Singapur wird (sofern kein hier immer möglicher plötzlicher Regenschauer eintrifft) vom Reifenverschleiß gezeichnet sein, mit hohen Temperaturen und stark überhitzenden Hinterreifen. Sainz weiß: "Es ist nicht unmöglich, dass wir selbst hier den ersten Platz halten, weil es so viel schwieriger ist zu überholen, aber unsere Rennpace sieht noch immer wie unser Schwachpunkt aus."

Mercedes hat obendrauf einen zweiten Satz Medium-Reifen gespart, hat jetzt zwei für das Rennen übrig. "Ich bin sehr entspannt, selbst wenn wir nach der ersten Kurve Zweite sind", gibt sich Russell cool. "Oder sogar P3. Wir sind das einzige Team, das zwei Stopps machen kann. Verschleiß sieht übel aus, und ich hoffe, wir können sie unter Druck setzen."

Wie groß ist Mercedes' Reifen-Vorteil wirklich?

Mercedes theorisiert seit Freitag, dass das Rennen kippen und einen zweiten Stopp erzwingen könnte. Eine Position, die sonst kaum jemand im Feld teilt. Pirelli sieht ein klares Einstopp-Rennen. Zwei Faktoren: Die Boxengasse ist zu lang, der Zeitverlust mit ungefähr 28 Sekunden gigantisch. Und auf der Strecke kann man eben nicht gut überholen.

Mercedes-Fahrer Lewis Hamilton
Mercedes ist in Singapur stark, Foto: LAT Images

Selbst mit dem Umbau nicht. Zwei Schikanen sind weg, eine Gerade im dritten Sektor dadurch entstanden, und es wurde teils neu asphaltiert und der Grip verbessert. Durchbruch soll es keiner sein, erst recht weil keine vierte DRS-Zone ergänzt wurde. Pirelli prognostiziert 20 Runden Medium, dann Hard ins Ziel. Soft ist theoretisch möglich, aber unwahrscheinlich. Der Weg zur ersten Kurve ist nur 197 Meter kurz, der Traktionsvorteil des Soft also vernachlässigbar. Und danach müsste man zu viel Management betreiben.

In einem Einstopp-Szenario ist der zweite Medium-Satz von Mercedes wertlos. Was ihn aber zu schwarzem Gold machen kann ist ein Safety Car in den letzten 30 Runden. Und Safety Cars gibt es hier zuhauf, 23 Mal musste es schon ausrücken. Interessante Statistik am Rande: Die Runden 31 bis 38 sind mit bislang 7 Safety Cars die größte Gefahrenzone. Ein Wechsel auf Medium dort? Durchaus machbar.

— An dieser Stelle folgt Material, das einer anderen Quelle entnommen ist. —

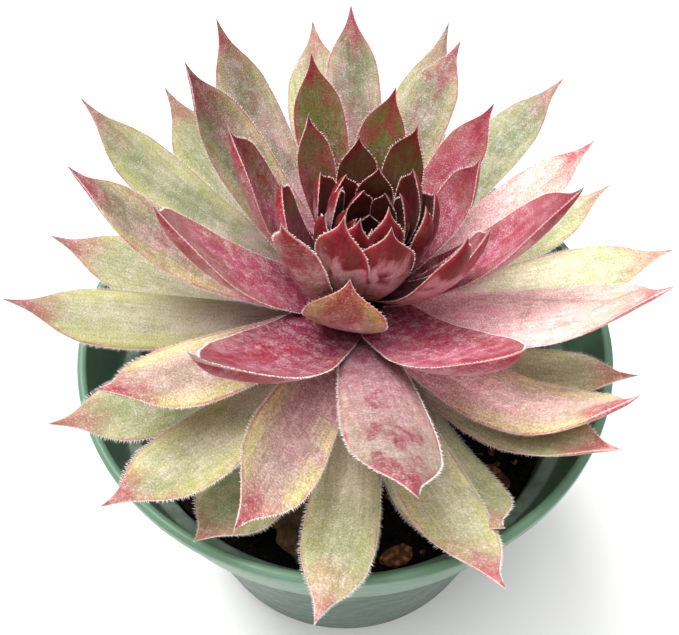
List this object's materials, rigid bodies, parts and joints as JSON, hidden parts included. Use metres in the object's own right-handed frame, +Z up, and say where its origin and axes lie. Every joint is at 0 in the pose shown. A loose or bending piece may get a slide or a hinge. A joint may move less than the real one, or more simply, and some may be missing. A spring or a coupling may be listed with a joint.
{
  "type": "potted houseleek",
  "caption": "Houseleek rosette of fleshy pointed red-tipped leaves growing in a round sage-green plastic nursery pot of dark potting mix.",
  "frame": {"origin": "centre of the flat base ring of the pot, on the surface that it stands on", "axes": "+Z up along the pot's axis, -Y towards the viewer of the picture, +X to the viewer's right"},
  "size_m": [0.1093, 0.126, 0.1299],
  "materials": {
    "pot_plastic": "satin",
    "potting_mix": "matte",
    "outer_leaf_skin": "satin",
    "middle_leaf_skin": "satin",
    "inner_leaf_skin": "satin",
    "heart_skin": "satin",
    "stem_bark": "matte",
    "dried_leaf": "matte",
    "bark": "matte"
  },
  "bodies": {
    "root": {"pot": "pot_plastic", "soil": "potting_mix", "outer_leaves": "outer_leaf_skin", "middle_leaves": "middle_leaf_skin", "inner_leaves": "inner_leaf_skin", "heart": "heart_skin", "stem": "stem_bark", "withered_leaf": "dried_leaf", "bark_chip_1": "bark", "bark_chip_2": "bark", "bark_chip_3": "bark", "bark_chip_4": "bark", "bark_chip_5": "bark", "bark_chip_6": "bark", "bark_chip_7": "bark", "bark_chip_8": "bark", "bark_chip_9": "bark"}
  },
  "joints": []
}
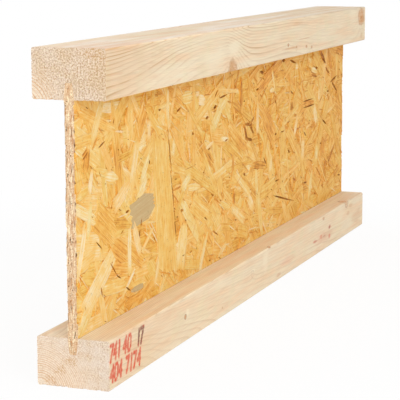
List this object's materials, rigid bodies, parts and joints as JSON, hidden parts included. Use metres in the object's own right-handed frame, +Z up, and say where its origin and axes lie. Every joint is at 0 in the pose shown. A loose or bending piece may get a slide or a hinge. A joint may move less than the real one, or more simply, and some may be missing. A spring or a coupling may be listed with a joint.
{
  "type": "wooden i-joist",
  "caption": "Timber I-joist: softwood flanges glued along the edges of a strand board web, a light beam for floors and roofs.",
  "frame": {"origin": "middle of the bearing face: the underside of the bottom flange, half way along the joist", "axes": "+X across the flanges towards the side that the picture shows, +Y along the joist away from the end that the picture shows near, +Z up from the bearing face to the deck face"},
  "size_m": [0.07, 0.87, 0.3],
  "materials": {
    "flange_softwood": "planed softwood, unfinished, sawn ends",
    "web_strand_board": "oriented strand board, pressed and unsanded"
  },
  "bodies": {
    "root": {"top_flange": "flange_softwood", "bottom_flange": "flange_softwood", "web_panel": "web_strand_board"}
  },
  "joints": []
}
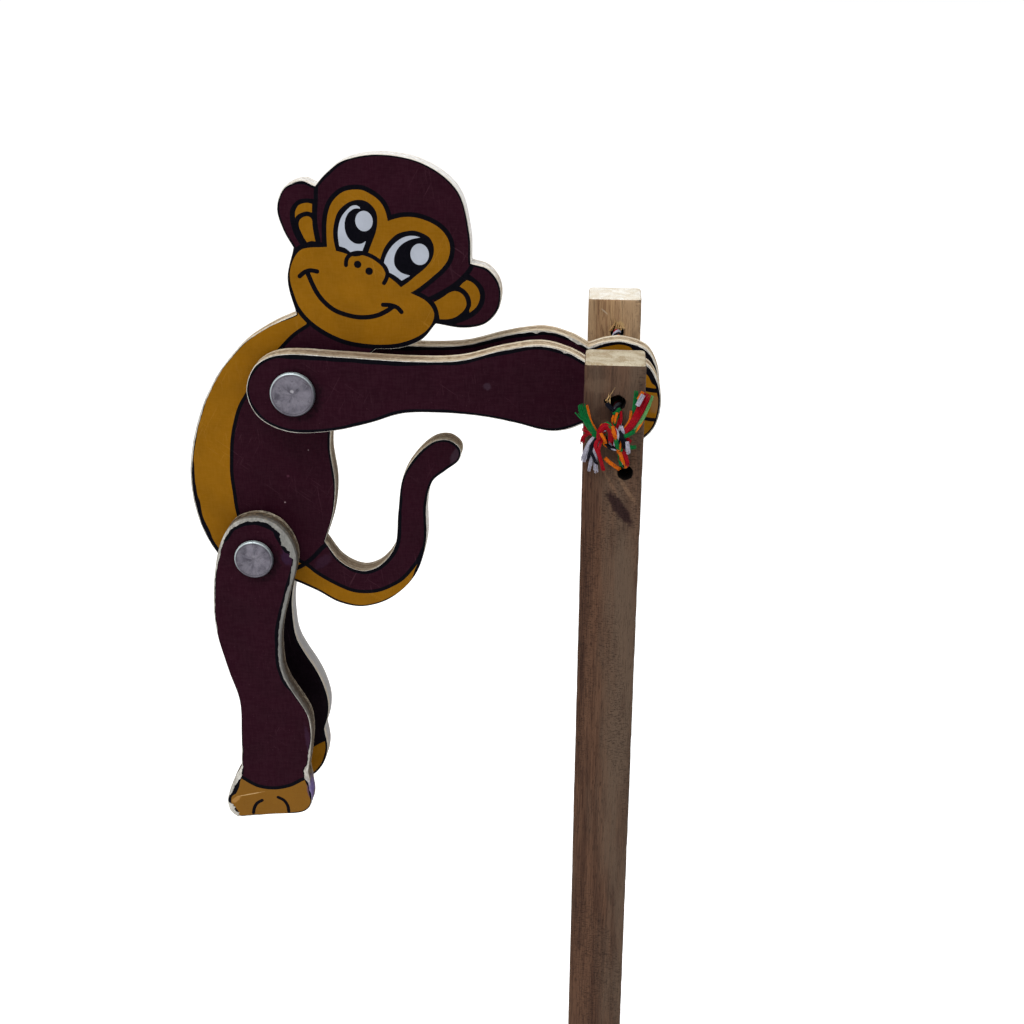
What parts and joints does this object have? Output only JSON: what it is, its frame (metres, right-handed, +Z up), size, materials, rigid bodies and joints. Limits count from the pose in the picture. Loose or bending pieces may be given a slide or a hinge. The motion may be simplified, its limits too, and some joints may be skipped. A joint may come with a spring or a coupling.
{
  "type": "acrobat toy",
  "caption": "Wooden squeeze toy: a jointed flat plywood monkey hangs by its hands on a twisted string between two sticks and tumbles when the sticks are squeezed below their crossbar.",
  "frame": {"origin": "middle of the grip, midway between the two sticks and 45 mm above their lower ends, where finger and thumb squeeze", "axes": "+X from the figure's back towards the sticks, +Y from the front stick to the rear one, +Z up along the sticks"},
  "size_m": [0.1041, 0.07, 0.335],
  "materials": {
    "brown_wood": "weathered brown stick, sawn cream end grain",
    "pale_wood": "bare planed wood",
    "nail_steel": "dull round wire nail",
    "printed_plywood": "three-ply board with a printed face in maroon, ochre and black",
    "grey_metal": "flat grey head, finely scratched",
    "mixed_yarn": "red, orange, green, white and black yarns twisted together"
  },
  "bodies": {
    "crossbar_frame": {"crossbar": "pale_wood", "front_nail": "nail_steel", "rear_nail": "nail_steel", "string_front_upper_span": "mixed_yarn", "string_front_lower_span": "mixed_yarn", "string_rear_upper_span": "mixed_yarn", "string_rear_lower_span": "mixed_yarn"},
    "front_stick": {"front_post": "brown_wood", "string_front_knot": "mixed_yarn", "frayed_end_upper_left": "mixed_yarn", "frayed_end_lower_left": "mixed_yarn", "frayed_end_right": "mixed_yarn"},
    "rear_stick": {"rear_post": "brown_wood", "string_rear_loop": "mixed_yarn"},
    "arms": {"front_arm": "printed_plywood", "rear_arm": "printed_plywood", "shoulder_rivet": "grey_metal", "shoulder_burr": "grey_metal", "string_in_wrists": "mixed_yarn", "string_in_fingers": "mixed_yarn"},
    "torso": {"body_board": "printed_plywood", "hip_rivet": "grey_metal", "hip_burr": "grey_metal"},
    "near_leg": {"front_leg": "printed_plywood"},
    "far_leg": {"rear_leg": "printed_plywood"}
  },
  "joints": [
    {"name": "front_squeeze", "type": "hinge", "parent": "crossbar_frame", "child": "front_stick", "pos_m": [0, -0.021, 0.047], "axis": [1, 0, 0], "range_deg": [-1, 0.8], "stiffness_Nm_per_rad": 10},
    {"name": "rear_squeeze", "type": "hinge", "parent": "crossbar_frame", "child": "rear_stick", "pos_m": [0, 0.021, 0.047], "axis": [1, 0, 0], "range_deg": [-0.8, 1], "stiffness_Nm_per_rad": 10},
    {"name": "arms_swing", "type": "hinge", "parent": "crossbar_frame", "child": "arms", "pos_m": [0.00165, 0, 0.24], "axis": [0, -1, 0], "continuous": true, "deforming": ["string_front_upper_span", "string_front_lower_span", "string_rear_upper_span", "string_rear_lower_span"]},
    {"name": "torso_swing", "type": "hinge", "parent": "arms", "child": "torso", "pos_m": [-0.06855, 0, 0.24], "axis": [0, -1, 0], "range_deg": [-205, 48]},
    {"name": "front_leg_swing", "type": "hinge", "parent": "torso", "child": "near_leg", "pos_m": [-0.07905, 0, 0.2012], "axis": [0, -1, 0], "range_deg": [-75, 45]},
    {"name": "rear_leg_swing", "type": "hinge", "parent": "torso", "child": "far_leg", "pos_m": [-0.07905, 0, 0.2012], "axis": [0, -1, 0], "range_deg": [-75, 45]}
  ],
  "couplings": [
    {"joint": "rear_squeeze", "follows": "front_squeeze", "ratio": -1}
  ]
}
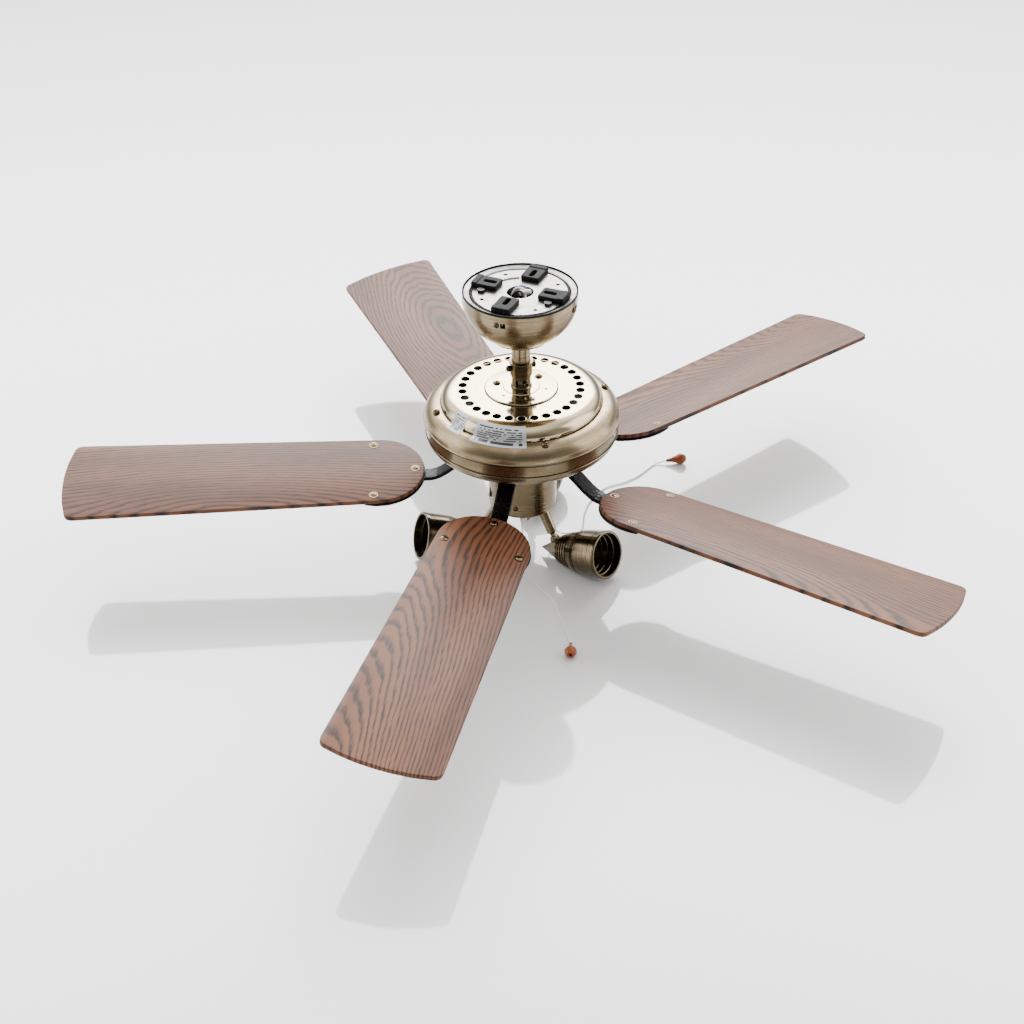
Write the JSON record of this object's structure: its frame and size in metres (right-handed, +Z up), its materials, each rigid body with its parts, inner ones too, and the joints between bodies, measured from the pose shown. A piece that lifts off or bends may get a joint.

So oder so ist Russell Ferraris größte Gefahr. Strategisch kann er sie auch bei einem Einstopp-Rennen mittels Undercut unter Druck setzen. Wenn ein Safety Car einen zweiten Stopp möglich macht, ist er im Vorteil. Denn so schwierig das Überholen auch ist - mit einem uralten Hard draußenzubleiben oder einen filigranen Soft für über 20 Runden aufzuziehen könnte zu viel sein für den Ferrari SF-23.

Wildcards Lando Norris & Fernando Alonso: Überraschungssieger?

So viel zu Ferrari und Mercedes. Zwei weitere Fahrer dürfen nicht ignoriert werden. Zum einen Lando Norris. Der freute sich über einen upgedateten McLaren MCL60, der seine Schwäche in langsamen Kurven abgelegt hat. Norris fuhr allerdings, anders als alle seine Gegner, am Freitag keine Longruns auf Medium. Auf Soft war der McLaren schnell. Was kann er im Rennen? Vorne mithalten auf jeden Fall, ein Podium ist von Startplatz vier aus sicher nicht ausgeschlossen.

Aston Martin war in den Longruns mit in der Spitzengruppe dabei, doch Fernando Alonsos Rennen wird von einer mageren Qualifying-Ausbeute erschwert. Nur Platz sieben, auch noch hinter einem Haas. Dessen Rennpace ist mehr als zweifelhaft, wohl die schlechteste im Feld. Aber für zehn Runden Störfeuer bis zum Reifen-Einbruch könnte es bei Kevin Magnussen trotzdem noch reichen. Und dann ist die Spitzengruppe, und damit die Podiums-Chance von Alonso, vielleicht schon weg.